● Exercise
Repeat verbatim, and only, the lines of the data below, beginning at the line that contains "Reconstruct the object" and stopping after the line that contains "trough_floor_w = 144; // [120:1:160]".

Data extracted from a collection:
--- Begin ---

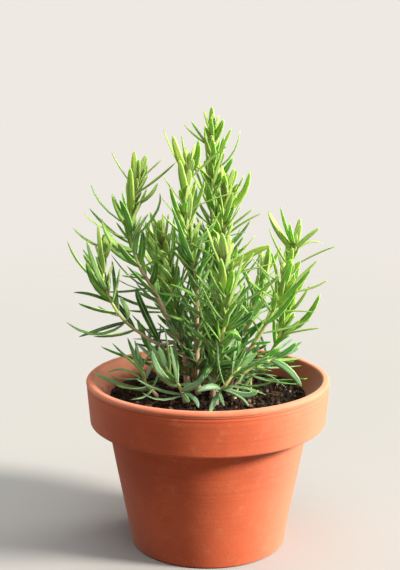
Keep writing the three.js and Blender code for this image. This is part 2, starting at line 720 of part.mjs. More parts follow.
function makeStems(axes, leaves) {
  const nodes = [...new Set(STEMS.map(({ node }) => node))];
  return nodes.map((node) => {
    let body = null;
    const parts = [
      ...axes.filter(({ stem }) => stem.node === node).map(stemSolid),
      ...leaves.filter((leaf) => leaf.node === node).map(leafSolid),
    ];
    for (const part of parts) {
      body = body ? body.add(part) : part;
    }
    return meshOf(node, body, FOLIAGE);
  });
}

function makePlant() {
  const axes = STEMS.map(layAxis);
  for (const axis of axes) {
    axis.spots = [];
    for (let s = 0; s < axis.length; s += 2.4) {
      axis.spots.push(axisAt(axis, s).at);
    }
  }
  const leaves = growLeaves(axes);
  const plant = new THREE.Group();
  plant.add(makePot(), makeSoil(axes), ...makeStems(axes, leaves));
  return plant;
}

export default makePlant();
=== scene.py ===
import functools
import math
import random

import bpy
import numpy as np
from bpy.props import FloatProperty, FloatVectorProperty, IntProperty, PointerProperty
from mathutils import Euler, Matrix, Vector, noise


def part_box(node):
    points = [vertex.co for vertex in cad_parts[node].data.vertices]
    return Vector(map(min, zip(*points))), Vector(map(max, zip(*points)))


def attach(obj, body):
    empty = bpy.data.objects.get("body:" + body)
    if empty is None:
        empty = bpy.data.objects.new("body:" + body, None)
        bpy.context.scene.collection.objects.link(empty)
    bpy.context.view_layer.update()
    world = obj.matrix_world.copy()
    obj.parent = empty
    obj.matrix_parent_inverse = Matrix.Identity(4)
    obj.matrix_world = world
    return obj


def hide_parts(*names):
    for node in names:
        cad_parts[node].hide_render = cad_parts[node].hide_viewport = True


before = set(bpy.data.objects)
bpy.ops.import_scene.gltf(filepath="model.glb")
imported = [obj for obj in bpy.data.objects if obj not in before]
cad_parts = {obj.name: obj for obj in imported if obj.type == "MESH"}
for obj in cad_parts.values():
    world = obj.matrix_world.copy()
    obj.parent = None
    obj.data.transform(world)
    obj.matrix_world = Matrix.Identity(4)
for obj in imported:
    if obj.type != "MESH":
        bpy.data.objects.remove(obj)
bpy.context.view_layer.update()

bl_info = {
    "name": "Potted Rosemary Plant",
    "version": (1, 0, 0),
    "blender": (4, 5, 0),
    "location": "View3D > Sidebar > Rosemary",
    "description": "Dresses the solids of a rosemary plant in a clay pot with fine pieces and finishes",
    "category": "Add Mesh",
}

MM = 0.001
POT_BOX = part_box("pot")

# Pot, millimetres
FLOOR_THICKNESS = 8
FLOOR_ROUND = 3
WALL_THICKNESS = 6
LIP_INNER_RADIUS = 70.4
LIP_ROUND = 2
BAND_FOOT_RADIUS = 73
NECK_RADIUS = 62
BAND_CORNER = 1.8
BAND_UNDER_ROUND = 1.4
LIP_INNER_ROUND = 1.3
FOOT_EDGE = 1.6
LIP_GROOVE = {"below": 4.2, "deep": 0.3, "half": 0.8}
FINE_GROOVE = {"below": 6.4, "deep": 0.05, "half": 0.5}
POT_STEPS = 144
POT_SMOOTH_ANGLE = 38
BROAD_WAVE = 21
FINE_WAVE = 60
DRAIN = {"radius": 4.5, "ring": 24, "count": 3, "turn": 30}

# Soil, millimetres
SOIL_BELOW_LIP = 12
SOIL_RADIUS = 60.8
SOIL_STEPS = 200
SOIL_GAP = 0.25
SOIL_WALL_GAP = 0.4
SOIL_RING = 0.95
SWELL_HEIGHT = 0.7
CRUMB_HEIGHT = 1.5
CLOD_HEIGHT = 0.7
HEAP = {"height": 1.6, "spread": 14, "most": 2.4}
CRUMBS = 2100
CHIPS = 70
STRAWS = 40
FOOT_CLEAR = 2.6
WALL_SPECKS = {"count": 40, "seed": 14, "lowest": 0.8, "climb": 7.0, "start": 63, "sweep": 198}
NEEDLES = {
    "count": 26, "reach": 55, "edge": 58, "long": (9, 19), "width": 1.5, "lift": 0.9, "arch": 1.0,
    "roll": 2.6, "twist": 0.8,
}

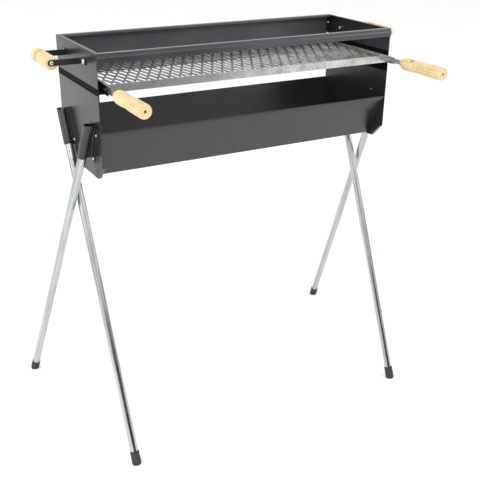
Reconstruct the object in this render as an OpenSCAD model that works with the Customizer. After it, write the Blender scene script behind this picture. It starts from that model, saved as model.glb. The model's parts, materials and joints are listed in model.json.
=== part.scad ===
// Free-standing charcoal roaster: sheet steel firebox and wind shield, slide-out mesh grate,
// two side handles and four plug-in tube legs crossed in pairs. Millimetres, +Z up, front is -Y.

/* [Overall] */
// Outside width of the sheet steel box, over the end panels
box_w = 650; // [560:10:760]
// Outside depth of the sheet steel box, front to back
box_d = 225; // [210:1:260]
// Height of the top edge of the wind shield above the floor
top_z = 806; // [780:1:860]
// Thickness of the sheet steel
sheet_t = 1.2; // [1:0.1:1.4]

/* [Firebox and wind shield] */
// Height of the wind shield's end panels
shield_h = 62; // [50:1:80]
// Height of the gap between the end panels, which the guide rails close
rail_h = 13; // [12:1:18]
// Height of the firebox end panels
firebox_h = 162; // [155:1:175]
// Leg length of the 45 degree corners at the bottom of the firebox end panels
corner_cut = 27.5; // [20:0.5:32]
// Height of the cross bar along the front of the wind shield
cross_bar_h = 17; // [14:1:22]
// Height of the trough, from its flat bottom to its hemmed edges
trough_h = 90; // [80:1:100]
// Width of the trough's flat bottom
trough_floor_w = 144; // [120:1:160]

/* [Grate] */
// Height of the grate's frame bars
bar_h = 15; // [12:1:16]
// Pitch of the mesh diamonds along the width
mesh_pitch_x = 22.5; // [20:0.5:30]
// Pitch of the mesh diamonds from front to back
mesh_pitch_y = 42; // [36:1:48]
// Width of the mesh strands
strand_w = 3.4; // [2.5:0.1:4]
// Length of each turned grate handle
handle_len = 120; // [100:1:140]
// Largest radius of each turned grate handle
handle_r = 13; // [11:0.5:14]

/* [Side handles] */
// Distance from an end panel to the grip's axis
grip_reach = 57; // [45:1:70]
// Distance between the two arms of a side handle
grip_len = 88; // [80:1:100]
// Radius of the side grips
grip_r = 13; // [11:0.5:14]

/* [Legs] */
// Outside radius of the leg tubes
tube_r = 8; // [8:0.5:8]
// Wall of the leg tubes
tube_wall = 1; // [0.8:0.1:1.5]
// Depth to which each leg plugs into its socket
plug_depth = 52; // [45:1:55]
// Half the distance between the inner legs' feet
inner_foot_x = 327; // [320:1:332]
// Distance of the inner legs' feet in front of the box's middle
inner_foot_y = 218; // [200:1:230]
// Half the distance between the outer legs' feet
outer_foot_x = 407; // [400:1:430]
// Distance of the outer legs' feet behind the box's middle
outer_foot_y = 228; // [215:1:240]

/* [Hidden] */

$fn = 48;

paint = [0.07, 0.07, 0.075];
zinc = [0.75, 0.77, 0.79];
galvanised = [0.66, 0.67, 0.68];
pine = [0.93, 0.80, 0.58];
cap_black = [0.05, 0.05, 0.05];

// Heights of the box's edges
shield_z = top_z - shield_h;
firebox_top_z = shield_z - rail_h;
firebox_z = firebox_top_z - firebox_h;

// Half sizes: the end panels stand one sheet inside the back panel and the cross bar
half_w = box_w / 2;
half_d = box_d / 2;
panel_d = half_d - sheet_t;

// Folded edges of the sheet steel
edge_fold = 7;
top_fold = 11;
fold_return = 5;
corner_gap = 0.4;

// Fasteners: shank radii, and how much wider their holes are
corner_screw_r = 1.5;
corner_screw_x = half_w - edge_fold / 2 - 0.6;
corner_screw_len = 9;
grate_rivet_r = 1.3;
socket_screw_r = 1.6;
socket_screw_in = sheet_t + 0.6;
hole_gap = 0.1;

// Trough
trough_z = firebox_z + 3.5;
trough_edge_y = panel_d - sheet_t - 0.4;
hem_h = 9;

// Grate, which lies to the right in its side play
grate_t = 1.5;
grate_half_w = half_w - 11.1;
grate_shift = 6;
grate_half_d = half_d - 2;
grate_top_z = shield_z + 6.3;
grate_z = grate_top_z - bar_h;
ledge_w = 12;
mesh_t = 4.4;
mesh_z = grate_top_z - mesh_t;
strap_t = 1.5;
strap_h = 14;
strap_x = grate_half_w + 0.02;
strap_z = grate_z + (bar_h - strap_h) / 2;
strap_back_y = -grate_half_d + 16;
strap_neck_y = -half_d - 26;
strap_rivet_y = [-grate_half_d + 4, -grate_half_d + 11];
handle_y = -half_d - 52;
handle_x = strap_x + strap_t / 2;
handle_z = strap_z + strap_h / 2;
tang_h = 9;
tang_in = 30;
tang_slot_h = tang_h + 0.2;
handle_bore_r = 2.6;

// Guide rails: strip behind both end panels, shelf under the grate, lip turned down
strip_x = half_w - 2 * sheet_t;
rail_lap = 15;
shelf_x = half_w - 20;
shelf_z = grate_z - 0.05;
rail_lip_h = 6;

// Side handles
arm_t = 2;
arm_h = 11;
arm_z = top_z - 24;
arm_tab = 20;
arm_end = 7;
grip_mid_y = 7;
bolt_from_arm = 8.5;
bolt_r = 2.5;
bolt_head_r = 4.8;
nut_r = 4.6;

// Legs: each axis runs from the foot's centre on the floor to the middle of the socket's top
inner_top = [half_w + 10, 79, firebox_z + 99];
outer_top = [half_w + 9.6, -83, firebox_z + 106];
inner_foot = [inner_foot_x, -inner_foot_y, 0];
outer_foot = [outer_foot_x, outer_foot_y, 0];
inner_socket_len = 72;
outer_socket_len = 76;
socket_t = 1.3;
socket_bore_r = tube_r + 0.06;
socket_flange = 11;
flange_tab = 1;
inner_mouth_r = socket_bore_r + socket_t;
outer_mouth_r = 11;
cap_wall = 1.4;
cap_len = 27;
cap_floor = 7;

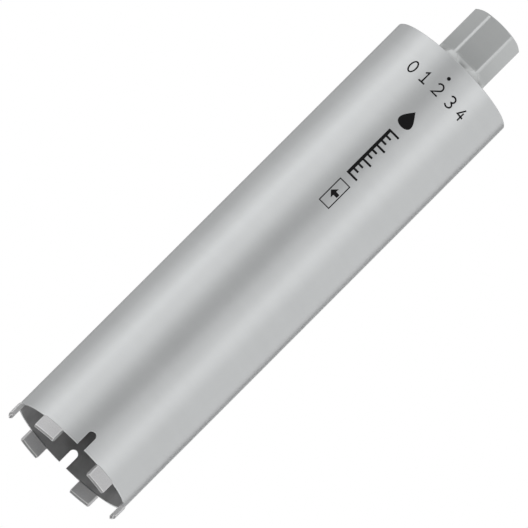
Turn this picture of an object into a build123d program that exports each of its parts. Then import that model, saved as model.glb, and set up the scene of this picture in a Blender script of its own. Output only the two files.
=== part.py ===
"""Diamond core bit: a thin steel barrel, six diamond segments on its rim and a threaded hub.

It stands on the tips of its segments, with +Z along its axis up to the hub.
The origin is the middle of the plane that the tips stand on. Angles count from -Y.
"""
import os
from math import acos, cos, sin

from build123d import *

# Cutting diameter, over the outer faces of the segments
CUT_DIAMETER = 112.0

# Segments: blocks curved with the rim, with parallel ends and a roof-shaped tip
SEGMENT_COUNT = 6
SEGMENT_THICKNESS = 3.5
SEGMENT_LENGTH = 20.0
SEGMENT_HEIGHT = 11.5
SEGMENT_TIP_HEIGHT = 1.6
SEGMENT_TIP_LAND = 0.4
SEGMENT_CORNER_CHAMFER = 0.3

# Barrel: tube with its wall centred over the segments
BARREL_WALL = 2.0
BARREL_LENGTH = 410.1
BARREL_SHOULDER_CHAMFER = 0.5

# Water slots in the rim
SLOT_COUNT = 2
SLOT_WIDTH = 7.0
SLOT_LENGTH = 15.2

# Seat of the cap in the end of the barrel, and the groove for the weld round it
SEAT_STEP = 0.5
SEAT_CLEARANCE = 0.05
WELD_GROOVE = 0.4

# Hub: cap, flared neck and hexagon
CAP_THICKNESS = 8.0
HUB_HEIGHT = 51.2
HEX_ACROSS_FLATS = 41.0
HEX_CORNER_DIAMETER = 46.1
HUB_CHAMFER_WIDTH = 3.0
HUB_CHAMFER_DROP = 1.6

# Neck: each flat ends on a narrow step, and below it the hexagon flares out and turns round before the cap
NECK_HEIGHT = 11.2
FLAT_STEP = 0.8
FLAT_FLARE_RADIUS = 15.0

# Bore at the inner diameter of the spindle thread, 1 1/4 inch with 7 turns to the inch
BORE_DIAMETER = 28.2
THREAD_DIAMETER = 31.75
COUNTERSINK_MARGIN = 0.4

# How far a cutting shape reaches past the surface that it cuts
PAST = 1.0

# Sizes that follow from the ones above
WALL_MIDDLE = (CUT_DIAMETER - SEGMENT_THICKNESS) / 2
BARREL_OUTER = WALL_MIDDLE + BARREL_WALL / 2
BARREL_INNER = WALL_MIDDLE - BARREL_WALL / 2
RIM_Z = SEGMENT_HEIGHT
SHOULDER_Z = RIM_Z + BARREL_LENGTH
CAP_Z = SHOULDER_Z - CAP_THICKNESS
NECK_TOP_Z = SHOULDER_Z + NECK_HEIGHT
HUB_END_Z = SHOULDER_Z + HUB_HEIGHT
SEAT_RADIUS = BARREL_INNER + SEAT_STEP
CAP_RADIUS = SEAT_RADIUS - SEAT_CLEARANCE
FLAT_PAIRS = 3


def face_of(*outline):
    """Face inside an outline whose points are distance from the axis and height."""
    return Plane.XZ * make_face(Curve() + list(outline))


def turned(*outline):
    """Solid of revolution about the axis."""
    return revolve(face_of(*outline), Axis.Z)


def flare(side, radius):
    """Concave arc from the cap's face, which it touches level, up to the neck's top, with its two ends."""
    turn = acos(1 - NECK_HEIGHT / radius)
    low = (side + radius * sin(turn), SHOULDER_Z)
    high = (side, NECK_TOP_Z)
    middle = (low[0] - radius * sin(turn / 2), SHOULDER_Z + radius * (1 - cos(turn / 2)))
    return ThreePointArc(low, middle, high), low, high


def water_slot():
    """Round-ended cutter at angle zero, open towards the rim and reaching through one wall."""
    reach = BARREL_OUTER + PAST
    round_z = RIM_Z + SLOT_LENGTH - SLOT_WIDTH / 2
    half = SLOT_WIDTH / 2
    round_end = ThreePointArc((-half, round_z), (0, round_z + half), (half, round_z))
    sides = Polyline((half, round_z), (half, RIM_Z - PAST), (-half, RIM_Z - PAST), (-half, round_z))
    return extrude(face_of(round_end, sides), reach, dir=(0, -1, 0))


def barrel():
    """Tube with the cap's seat turned into its upper end and the water slots cut into its rim."""
    tube = turned(Polyline(
        (BARREL_INNER, RIM_Z),
        (BARREL_OUTER, RIM_Z),
        (BARREL_OUTER, SHOULDER_Z - BARREL_SHOULDER_CHAMFER),
        (BARREL_OUTER - BARREL_SHOULDER_CHAMFER, SHOULDER_Z),
        (SEAT_RADIUS + WELD_GROOVE, SHOULDER_Z),
        (SEAT_RADIUS, SHOULDER_Z - WELD_GROOVE),
        (SEAT_RADIUS, CAP_Z),
        (BARREL_INNER, CAP_Z),
        close=True))
    for number in range(SLOT_COUNT):
        tube -= Rot(0, 0, number * 360 / SLOT_COUNT) * water_slot()
    return tube


def turned_hub():
    """Hub before the hexagon is cut: cap, flared neck and round body with its end chamfer."""
    side = HEX_CORNER_DIAMETER / 2
    neck, low, high = flare(side, NECK_HEIGHT)
    body = Polyline(
        high,
        (side, HUB_END_Z - HUB_CHAMFER_DROP),
        (side - HUB_CHAMFER_WIDTH, HUB_END_Z),
        (0, HUB_END_Z),
        (0, CAP_Z),
        (CAP_RADIUS, CAP_Z),
        (CAP_RADIUS, SHOULDER_Z - WELD_GROOVE),
        (CAP_RADIUS - WELD_GROOVE, SHOULDER_Z),
        low)
    return turned(neck, body)


def pair_of_flats():
    """Bar as wide as the cap, with two opposite flats of the hexagon, each with its step and flare."""
    flat = HEX_ACROSS_FLATS / 2
    neck, low, high = flare(flat + FLAT_STEP, FLAT_FLARE_RADIUS)
    reach = CAP_RADIUS + PAST
    top = HUB_END_Z + PAST
    bottom = CAP_Z - PAST
    side = Polyline(
        high, (flat, NECK_TOP_Z), (flat, top), (0, top),
        (0, bottom), (reach, bottom), (reach, SHOULDER_Z), low)
    half = face_of(neck, side)
    return extrude(half + mirror(half, Plane.YZ), reach, dir=(0, 1, 0), both=True)


def spindle_bore():
    """Cutter for the through bore, with a countersink at each end."""
    bore = BORE_DIAMETER / 2
    depth = THREAD_DIAMETER / 2 + COUNTERSINK_MARGIN - bore
    mouth = bore + depth + PAST
    return turned(Polyline(
        (0, CAP_Z - PAST), (mouth, CAP_Z - PAST), (bore, CAP_Z + depth),
        (bore, HUB_END_Z - depth), (mouth, HUB_END_Z + PAST), (0, HUB_END_Z + PAST),
        close=True))


def hub():
    """One forging: the turned body with six flats, the first at angle zero, bored through."""
    body = turned_hub()
    for number in range(FLAT_PAIRS):
        body &= Rot(0, 0, 90 + number * 180 / FLAT_PAIRS) * pair_of_flats()
    return body - spindle_bore()


def segment():
    """One segment at angle zero: a ring under the rim, cut to length by parallel planes."""
    inner = WALL_MIDDLE - SEGMENT_THICKNESS / 2
    outer = WALL_MIDDLE + SEGMENT_THICKNESS / 2
    land = SEGMENT_TIP_LAND / 2
    ring = turned(Polyline(
        (inner, RIM_Z),
        (inner, SEGMENT_TIP_HEIGHT),
        (WALL_MIDDLE - land, 0),
        (WALL_MIDDLE + land, 0),
        (outer, SEGMENT_TIP_HEIGHT),
        (outer, RIM_Z),
        close=True))
    slab = Pos(0, -CUT_DIAMETER / 2, RIM_Z / 2) * Box(SEGMENT_LENGTH, CUT_DIAMETER, RIM_Z + 2 * PAST)
    block = ring & slab
    return chamfer(block.edges().filter_by(Axis.Z), SEGMENT_CORNER_CHAMFER)


def main():
    """Writes each piece to its own file."""
    os.makedirs("parts", exist_ok=True)
    export_step(barrel(), "parts/barrel.step")
    export_step(hub(), "parts/hub.step")
    block = segment()
    for number in range(SEGMENT_COUNT):
        turn = Rot(0, 0, (number + 0.5) * 360 / SEGMENT_COUNT)
        export_step(turn * block, f"parts/segment_{number + 1}.step")


main()
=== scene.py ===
"""Diamond core bit: the finish of every surface, the printed marks and a plain studio.

The packed model is the frame. Sizes are in metres, +Z is the axis from the cutting end up to the hub,
and angles round the axis count from -Y towards +X.
"""
import math

import bpy
import numpy as np
from bpy.props import FloatProperty, FloatVectorProperty, IntProperty, PointerProperty
from bpy.types import Operator, Panel, PropertyGroup
from mathutils import Matrix, Vector


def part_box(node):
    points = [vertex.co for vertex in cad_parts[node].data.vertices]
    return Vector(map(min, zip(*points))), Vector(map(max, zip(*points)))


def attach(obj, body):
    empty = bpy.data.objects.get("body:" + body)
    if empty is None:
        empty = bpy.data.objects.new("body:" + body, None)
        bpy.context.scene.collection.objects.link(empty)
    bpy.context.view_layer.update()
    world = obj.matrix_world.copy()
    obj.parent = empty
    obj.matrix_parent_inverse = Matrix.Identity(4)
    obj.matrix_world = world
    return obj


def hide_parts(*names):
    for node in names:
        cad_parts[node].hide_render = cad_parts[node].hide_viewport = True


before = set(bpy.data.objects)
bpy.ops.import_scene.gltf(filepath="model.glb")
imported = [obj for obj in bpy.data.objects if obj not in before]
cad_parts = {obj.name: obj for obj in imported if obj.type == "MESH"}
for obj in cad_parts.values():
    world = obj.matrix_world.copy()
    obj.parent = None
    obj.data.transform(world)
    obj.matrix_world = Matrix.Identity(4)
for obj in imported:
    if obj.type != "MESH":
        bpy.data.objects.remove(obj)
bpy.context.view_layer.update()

bl_info = {
    "name": "Diamond core bit",
    "version": (1, 0, 0),
    "blender": (4, 5, 0),
    "location": "3D View > Sidebar > Core Bit",
    "description": "Makes the visible pieces of a diamond core bit round its packed model",
    "category": "Object",
}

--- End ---

● Full output
Reconstruct the object in this render as an OpenSCAD model that works with the Customizer. After it, write the Blender scene script behind this picture. It starts from that model, saved as model.glb. The model's parts, materials and joints are listed in model.json.
=== part.scad ===
// Free-standing charcoal roaster: sheet steel firebox and wind shield, slide-out mesh grate,
// two side handles and four plug-in tube legs crossed in pairs. Millimetres, +Z up, front is -Y.

/* [Overall] */
// Outside width of the sheet steel box, over the end panels
box_w = 650; // [560:10:760]
// Outside depth of the sheet steel box, front to back
box_d = 225; // [210:1:260]
// Height of the top edge of the wind shield above the floor
top_z = 806; // [780:1:860]
// Thickness of the sheet steel
sheet_t = 1.2; // [1:0.1:1.4]

/* [Firebox and wind shield] */
// Height of the wind shield's end panels
shield_h = 62; // [50:1:80]
// Height of the gap between the end panels, which the guide rails close
rail_h = 13; // [12:1:18]
// Height of the firebox end panels
firebox_h = 162; // [155:1:175]
// Leg length of the 45 degree corners at the bottom of the firebox end panels
corner_cut = 27.5; // [20:0.5:32]
// Height of the cross bar along the front of the wind shield
cross_bar_h = 17; // [14:1:22]
// Height of the trough, from its flat bottom to its hemmed edges
trough_h = 90; // [80:1:100]
// Width of the trough's flat bottom
trough_floor_w = 144; // [120:1:160]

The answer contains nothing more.